Entrée express change aussi

En plus du programme Mobilité francophone, le système Entrée express offre désormais lui aussi aux immigrants francophones une voie d’accès simplifiée.

En effet, début juillet, les premières rondes d’invitations à Entrée express pour les nouveaux arrivants francophones étaient annoncées. Cela entrait dans le cadre de la sélection axée sur les catégories qui se concentrent cette année sur les candidats ayant là une solide maîtrise de la langue française ; ou de l’expérience de travail dans les domaines des soins de santé, des métiers de la science, de la technologie, de l’ingénierie et des mathématiques (STIM), des métiers, tels que charpentiers, plombiers et entrepreneurs, les transports, l’agriculture et l’agroalimentaire.

Daniel Boucher y voit des mises à jour bienvenues pour ces programmes. « Quand on parle de Mobilité francophone, d’Entrée express, on est en train de peaufiner et améliorer les programmes existants. Ils fonctionnaient déjà plutôt bien jusqu’à date, mais avaient besoin d’un nouvel élan. Et c’est encore une fois à partir des expériences passées qu’Entrée express peut se relancer. Pour nous, c’est tout à fait logique de vouloir plus d’immigrants francophones dans nos communautés. »

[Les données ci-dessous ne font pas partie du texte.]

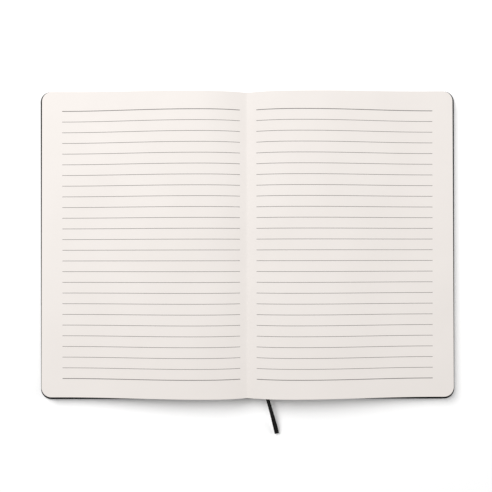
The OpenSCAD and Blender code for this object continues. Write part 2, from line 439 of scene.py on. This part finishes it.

Si ces pas dans la bonne direction du fédéral sont notables, cela pourrait tout de même avoir un impact sur les programmes provinciaux. Par exemple, le programme Candidats du Manitoba (PCM) qui choisit des travailleurs qualifiés au Manitoba ou à l’étranger permet notamment d’améliorer significativement le dossier d’un candidat en vue d’une résidence permanente. Le PCM pourrait donc être moins privilégié par les candidats alors que les critères des programmes fédéraux sont de plus en plus larges. À ce sujet, le ministre du Travail et de l’Immigration du Manitoba, Jon Reyes, rassure : « Certains secteurs qui connaissent une pénurie de main-d’œuvre sont compris dans notre programme Candidats du Manitoba et non pas dans Entrée express. »

Dans la liste des professions en demande que le PCM fournit, on y retrouve entre autres le secteur de la santé, l’enseignement, les arts, l’administration, les ressources naturelles ou encore le transport.